» What you are asked to do
Beneath this instruction is a block of data; output from it exactly the lines that run from the one containing "from_axis = rim_radius" through the one containing "cad_parts[node].hide_render = cad_parts[node].hide_viewport", inclusive.

» Data supplied

==============================

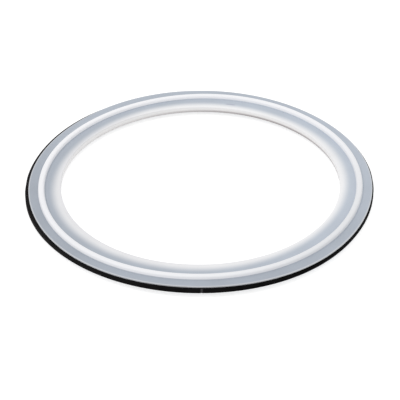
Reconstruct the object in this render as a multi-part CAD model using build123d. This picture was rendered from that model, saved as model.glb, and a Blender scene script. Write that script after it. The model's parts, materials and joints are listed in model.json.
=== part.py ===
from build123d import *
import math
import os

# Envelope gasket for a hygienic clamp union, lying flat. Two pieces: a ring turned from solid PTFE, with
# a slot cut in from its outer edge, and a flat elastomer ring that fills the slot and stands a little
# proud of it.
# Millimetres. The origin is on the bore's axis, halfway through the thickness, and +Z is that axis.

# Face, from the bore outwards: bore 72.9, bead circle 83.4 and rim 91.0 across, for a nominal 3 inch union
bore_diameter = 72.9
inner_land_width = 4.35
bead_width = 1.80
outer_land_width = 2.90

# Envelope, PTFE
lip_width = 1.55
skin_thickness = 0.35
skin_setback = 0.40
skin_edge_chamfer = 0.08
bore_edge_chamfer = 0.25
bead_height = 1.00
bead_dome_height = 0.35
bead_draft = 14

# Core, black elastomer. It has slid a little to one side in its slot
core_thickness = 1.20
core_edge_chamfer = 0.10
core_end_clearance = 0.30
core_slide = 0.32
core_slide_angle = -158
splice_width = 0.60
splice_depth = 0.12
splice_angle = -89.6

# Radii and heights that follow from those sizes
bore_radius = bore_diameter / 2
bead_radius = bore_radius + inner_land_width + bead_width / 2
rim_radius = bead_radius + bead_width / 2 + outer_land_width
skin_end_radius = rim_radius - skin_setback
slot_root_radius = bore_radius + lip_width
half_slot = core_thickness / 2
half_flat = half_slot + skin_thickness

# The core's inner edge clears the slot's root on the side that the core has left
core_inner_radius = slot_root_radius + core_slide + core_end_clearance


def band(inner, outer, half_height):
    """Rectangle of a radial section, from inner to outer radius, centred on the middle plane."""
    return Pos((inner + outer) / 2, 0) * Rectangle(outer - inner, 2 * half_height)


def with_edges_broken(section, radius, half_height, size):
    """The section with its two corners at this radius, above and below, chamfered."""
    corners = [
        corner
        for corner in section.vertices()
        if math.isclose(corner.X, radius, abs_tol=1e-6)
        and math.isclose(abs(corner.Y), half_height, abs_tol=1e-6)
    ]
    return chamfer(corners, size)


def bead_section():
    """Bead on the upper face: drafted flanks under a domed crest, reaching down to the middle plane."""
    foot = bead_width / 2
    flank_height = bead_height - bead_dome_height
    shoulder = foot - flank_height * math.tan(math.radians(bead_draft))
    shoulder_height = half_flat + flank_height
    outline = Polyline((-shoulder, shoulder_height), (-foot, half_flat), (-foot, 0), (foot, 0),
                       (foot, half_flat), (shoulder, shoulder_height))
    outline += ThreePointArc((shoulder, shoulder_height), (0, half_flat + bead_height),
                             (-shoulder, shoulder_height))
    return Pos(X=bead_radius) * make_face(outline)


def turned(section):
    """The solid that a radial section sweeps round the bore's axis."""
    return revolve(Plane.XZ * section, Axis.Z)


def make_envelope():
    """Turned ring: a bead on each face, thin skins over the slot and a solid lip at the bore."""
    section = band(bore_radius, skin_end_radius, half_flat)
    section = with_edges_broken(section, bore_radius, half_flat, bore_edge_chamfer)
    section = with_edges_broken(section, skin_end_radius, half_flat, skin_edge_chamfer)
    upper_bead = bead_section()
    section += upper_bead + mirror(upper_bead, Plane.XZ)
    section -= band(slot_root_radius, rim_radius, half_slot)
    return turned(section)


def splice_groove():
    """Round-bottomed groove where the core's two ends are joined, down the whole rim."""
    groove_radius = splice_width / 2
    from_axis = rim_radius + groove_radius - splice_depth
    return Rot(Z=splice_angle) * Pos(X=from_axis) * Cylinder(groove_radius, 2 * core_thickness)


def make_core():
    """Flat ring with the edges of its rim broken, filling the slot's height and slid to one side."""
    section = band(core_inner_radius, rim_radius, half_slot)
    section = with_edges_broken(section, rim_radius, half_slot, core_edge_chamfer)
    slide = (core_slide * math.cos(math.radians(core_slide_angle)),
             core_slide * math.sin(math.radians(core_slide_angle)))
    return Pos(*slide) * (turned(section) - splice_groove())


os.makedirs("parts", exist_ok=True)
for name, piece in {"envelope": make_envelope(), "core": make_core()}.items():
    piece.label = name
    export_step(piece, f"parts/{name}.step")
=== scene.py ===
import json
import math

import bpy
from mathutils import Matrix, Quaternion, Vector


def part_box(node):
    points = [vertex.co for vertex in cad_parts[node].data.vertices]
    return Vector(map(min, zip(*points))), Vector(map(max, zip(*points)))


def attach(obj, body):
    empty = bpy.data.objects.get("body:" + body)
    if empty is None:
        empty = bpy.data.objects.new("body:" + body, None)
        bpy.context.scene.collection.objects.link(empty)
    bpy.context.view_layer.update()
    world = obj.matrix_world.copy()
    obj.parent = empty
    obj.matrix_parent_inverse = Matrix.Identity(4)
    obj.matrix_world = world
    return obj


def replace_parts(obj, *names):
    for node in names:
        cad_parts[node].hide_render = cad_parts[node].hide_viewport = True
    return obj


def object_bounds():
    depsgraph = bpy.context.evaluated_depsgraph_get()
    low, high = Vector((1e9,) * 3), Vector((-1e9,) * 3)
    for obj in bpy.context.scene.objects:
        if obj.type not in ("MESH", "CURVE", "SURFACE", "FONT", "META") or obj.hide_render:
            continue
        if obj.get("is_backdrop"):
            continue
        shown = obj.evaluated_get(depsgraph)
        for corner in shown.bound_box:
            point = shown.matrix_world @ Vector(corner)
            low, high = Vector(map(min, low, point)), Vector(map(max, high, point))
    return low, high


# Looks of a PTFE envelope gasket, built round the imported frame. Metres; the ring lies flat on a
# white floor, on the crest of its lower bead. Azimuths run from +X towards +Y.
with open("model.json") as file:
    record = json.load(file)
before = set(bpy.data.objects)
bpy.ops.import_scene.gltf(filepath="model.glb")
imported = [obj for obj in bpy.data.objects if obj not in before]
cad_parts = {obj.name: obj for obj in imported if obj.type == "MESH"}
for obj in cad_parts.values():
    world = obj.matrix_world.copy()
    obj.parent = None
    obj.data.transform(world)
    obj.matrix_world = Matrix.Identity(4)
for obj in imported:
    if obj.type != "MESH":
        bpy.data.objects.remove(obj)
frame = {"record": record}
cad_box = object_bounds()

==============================

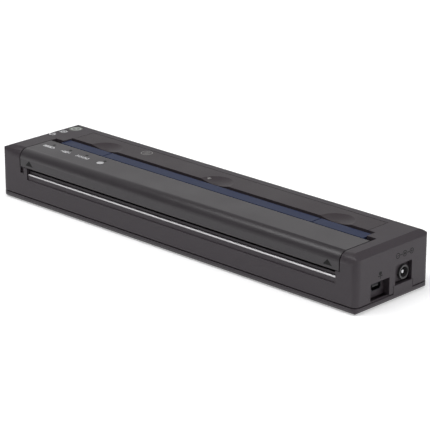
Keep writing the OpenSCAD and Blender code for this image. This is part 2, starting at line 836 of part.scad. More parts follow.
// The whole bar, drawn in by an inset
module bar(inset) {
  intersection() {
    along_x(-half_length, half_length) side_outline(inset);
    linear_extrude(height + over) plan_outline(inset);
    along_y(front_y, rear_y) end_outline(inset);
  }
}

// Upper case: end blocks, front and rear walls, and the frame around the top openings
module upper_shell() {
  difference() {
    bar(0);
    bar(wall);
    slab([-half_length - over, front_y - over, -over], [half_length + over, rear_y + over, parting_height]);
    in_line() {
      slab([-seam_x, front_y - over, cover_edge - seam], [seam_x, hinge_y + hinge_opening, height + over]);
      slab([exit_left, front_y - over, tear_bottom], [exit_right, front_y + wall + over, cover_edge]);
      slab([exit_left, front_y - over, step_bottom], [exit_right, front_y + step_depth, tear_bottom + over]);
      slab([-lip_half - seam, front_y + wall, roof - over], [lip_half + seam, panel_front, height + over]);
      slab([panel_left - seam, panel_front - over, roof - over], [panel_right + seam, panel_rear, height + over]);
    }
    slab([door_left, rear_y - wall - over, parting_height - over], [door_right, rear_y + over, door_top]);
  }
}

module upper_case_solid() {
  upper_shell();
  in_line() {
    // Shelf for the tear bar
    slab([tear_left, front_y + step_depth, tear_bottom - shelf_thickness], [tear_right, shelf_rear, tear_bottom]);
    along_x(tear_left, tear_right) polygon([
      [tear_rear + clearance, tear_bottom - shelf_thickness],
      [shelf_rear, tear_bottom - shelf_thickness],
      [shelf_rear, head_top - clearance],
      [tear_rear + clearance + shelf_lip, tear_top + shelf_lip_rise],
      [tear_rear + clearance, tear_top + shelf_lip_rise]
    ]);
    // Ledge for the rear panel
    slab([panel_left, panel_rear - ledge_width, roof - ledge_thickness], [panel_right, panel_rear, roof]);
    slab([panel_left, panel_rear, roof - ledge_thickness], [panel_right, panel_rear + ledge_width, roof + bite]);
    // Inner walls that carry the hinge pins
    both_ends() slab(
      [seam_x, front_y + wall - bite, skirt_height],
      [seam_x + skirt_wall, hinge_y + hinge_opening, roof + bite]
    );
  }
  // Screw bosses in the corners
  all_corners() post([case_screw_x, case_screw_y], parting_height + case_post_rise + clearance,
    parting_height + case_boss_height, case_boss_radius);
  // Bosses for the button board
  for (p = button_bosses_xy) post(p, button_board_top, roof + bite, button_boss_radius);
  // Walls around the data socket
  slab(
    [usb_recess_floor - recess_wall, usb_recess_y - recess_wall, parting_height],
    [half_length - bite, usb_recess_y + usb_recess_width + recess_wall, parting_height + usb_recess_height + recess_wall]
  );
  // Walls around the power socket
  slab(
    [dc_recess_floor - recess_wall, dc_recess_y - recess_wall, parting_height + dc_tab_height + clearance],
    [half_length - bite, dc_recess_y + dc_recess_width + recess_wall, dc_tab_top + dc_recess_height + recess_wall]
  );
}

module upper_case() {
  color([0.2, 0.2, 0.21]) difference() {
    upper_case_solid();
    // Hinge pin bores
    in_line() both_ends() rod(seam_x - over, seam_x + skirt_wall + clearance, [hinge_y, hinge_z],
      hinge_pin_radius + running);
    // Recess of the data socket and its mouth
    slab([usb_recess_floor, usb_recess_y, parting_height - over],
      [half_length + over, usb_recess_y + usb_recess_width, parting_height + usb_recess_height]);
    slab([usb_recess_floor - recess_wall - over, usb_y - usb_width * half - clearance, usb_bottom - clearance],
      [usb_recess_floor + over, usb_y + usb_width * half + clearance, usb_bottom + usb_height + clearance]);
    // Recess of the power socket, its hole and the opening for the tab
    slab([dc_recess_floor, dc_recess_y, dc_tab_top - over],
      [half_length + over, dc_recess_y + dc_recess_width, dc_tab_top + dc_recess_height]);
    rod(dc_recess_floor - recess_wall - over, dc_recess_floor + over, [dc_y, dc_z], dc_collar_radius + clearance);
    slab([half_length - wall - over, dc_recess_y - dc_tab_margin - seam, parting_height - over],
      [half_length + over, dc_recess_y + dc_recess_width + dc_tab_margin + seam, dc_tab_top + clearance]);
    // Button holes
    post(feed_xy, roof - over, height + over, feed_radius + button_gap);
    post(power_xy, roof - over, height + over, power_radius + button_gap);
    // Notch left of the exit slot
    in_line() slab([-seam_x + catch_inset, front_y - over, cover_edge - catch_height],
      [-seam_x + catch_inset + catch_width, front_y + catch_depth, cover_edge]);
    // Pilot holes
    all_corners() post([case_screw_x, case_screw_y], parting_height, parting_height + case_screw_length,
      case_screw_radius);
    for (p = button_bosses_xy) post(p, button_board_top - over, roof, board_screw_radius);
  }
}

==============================

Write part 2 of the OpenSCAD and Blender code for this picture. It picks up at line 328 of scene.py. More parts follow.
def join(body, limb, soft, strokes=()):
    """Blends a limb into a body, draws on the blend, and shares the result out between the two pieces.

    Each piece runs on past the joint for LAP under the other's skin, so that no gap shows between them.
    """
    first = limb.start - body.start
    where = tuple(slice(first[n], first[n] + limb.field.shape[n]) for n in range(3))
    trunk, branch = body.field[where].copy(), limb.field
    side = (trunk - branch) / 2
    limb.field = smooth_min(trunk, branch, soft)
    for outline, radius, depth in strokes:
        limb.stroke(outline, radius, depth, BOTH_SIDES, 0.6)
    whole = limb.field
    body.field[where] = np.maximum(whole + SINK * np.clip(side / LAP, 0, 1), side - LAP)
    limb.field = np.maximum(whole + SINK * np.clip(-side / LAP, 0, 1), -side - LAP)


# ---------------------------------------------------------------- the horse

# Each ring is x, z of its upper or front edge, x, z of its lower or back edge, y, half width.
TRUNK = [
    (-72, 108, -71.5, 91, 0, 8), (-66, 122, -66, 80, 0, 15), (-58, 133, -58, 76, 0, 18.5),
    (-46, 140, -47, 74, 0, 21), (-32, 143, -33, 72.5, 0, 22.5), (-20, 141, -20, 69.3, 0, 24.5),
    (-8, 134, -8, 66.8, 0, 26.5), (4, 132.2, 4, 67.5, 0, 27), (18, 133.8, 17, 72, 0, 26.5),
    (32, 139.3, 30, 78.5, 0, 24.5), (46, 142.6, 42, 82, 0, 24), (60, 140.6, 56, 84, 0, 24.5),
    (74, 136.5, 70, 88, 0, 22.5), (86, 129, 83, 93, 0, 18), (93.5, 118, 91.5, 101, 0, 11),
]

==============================

» Answer
    from_axis = rim_radius + groove_radius - splice_depth
    return Rot(Z=splice_angle) * Pos(X=from_axis) * Cylinder(groove_radius, 2 * core_thickness)


def make_core():
    """Flat ring with the edges of its rim broken, filling the slot's height and slid to one side."""
    section = band(core_inner_radius, rim_radius, half_slot)
    section = with_edges_broken(section, rim_radius, half_slot, core_edge_chamfer)
    slide = (core_slide * math.cos(math.radians(core_slide_angle)),
             core_slide * math.sin(math.radians(core_slide_angle)))
    return Pos(*slide) * (turned(section) - splice_groove())


os.makedirs("parts", exist_ok=True)
for name, piece in {"envelope": make_envelope(), "core": make_core()}.items():
    piece.label = name
    export_step(piece, f"parts/{name}.step")
=== scene.py ===
import json
import math

import bpy
from mathutils import Matrix, Quaternion, Vector


def part_box(node):
    points = [vertex.co for vertex in cad_parts[node].data.vertices]
    return Vector(map(min, zip(*points))), Vector(map(max, zip(*points)))


def attach(obj, body):
    empty = bpy.data.objects.get("body:" + body)
    if empty is None:
        empty = bpy.data.objects.new("body:" + body, None)
        bpy.context.scene.collection.objects.link(empty)
    bpy.context.view_layer.update()
    world = obj.matrix_world.copy()
    obj.parent = empty
    obj.matrix_parent_inverse = Matrix.Identity(4)
    obj.matrix_world = world
    return obj


def replace_parts(obj, *names):
    for node in names:
        cad_parts[node].hide_render = cad_parts[node].hide_viewport = True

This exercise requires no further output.